Second, it appears the CPUC might also delay beyond 2006 its promise to establish a local capacity (locational) component to its RAR regime to ensure deliverability in load pockets and congested areas. Indeed, will California see its LICAP dreams run aground on the same cost concerns that have dogged regulators in New England? Consider this excerpt from the draft decision, discussing Cal-ISO's straw proposal Jan. 25 for establishing local capacity requirements, designed to overcome problems imposed by transmission constraints:
"The record before us does not allow [us] to find that the reliability benefits of the Cal-ISO's straw proposal justify the costs and operational burdens that will be imposed on LSEs and their customers. … LSEs may need to procure 25,000 MW of local RAR in 2006. …
"The Cal-ISO proposal may result in higher capacity requirements than are currently available under contract through RMR contracts.

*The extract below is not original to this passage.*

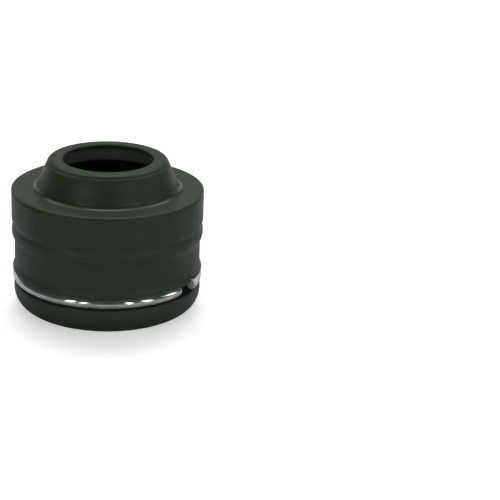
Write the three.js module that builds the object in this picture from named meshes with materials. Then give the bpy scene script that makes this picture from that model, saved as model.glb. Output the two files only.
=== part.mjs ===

Also, the analysis appears to have resulted in unexpectedly high levels of local capacity requirements because of some combination of transmission and generation contingencies and … peak loads that are collectively more extreme than the analyses justifying RMR contracts." ()
To anyone following the LICAP case in New England, California's "unexpected" discovery should come as no surprise.
Consider this last comment from John Estes, at FERC's oral argument on LICAP on Sept. 20:
"I can't help but point out that for something like five years now virtually every load-serving entity in virtually every state government has fought against any capacity market whatsoever."
As might be expected, however, ISO New England was ready for such criticisms, as shown by this deft rejoinder by its representative, Clinton Vince:
"Political bodies and consumer groups don't support LICAP, but I promise you they will not support blackouts either."
Yet, according to an analysis of the testimony in the LICAP case record, as conducted by a coalition that opposes LICAP and instead supports the NERAM alternative (including the Massachusetts, Connecticut, New Hampshire and Maine PUCs), the New England region for the past 40 years has not suffered a single blackout due to a lack of installed capacity.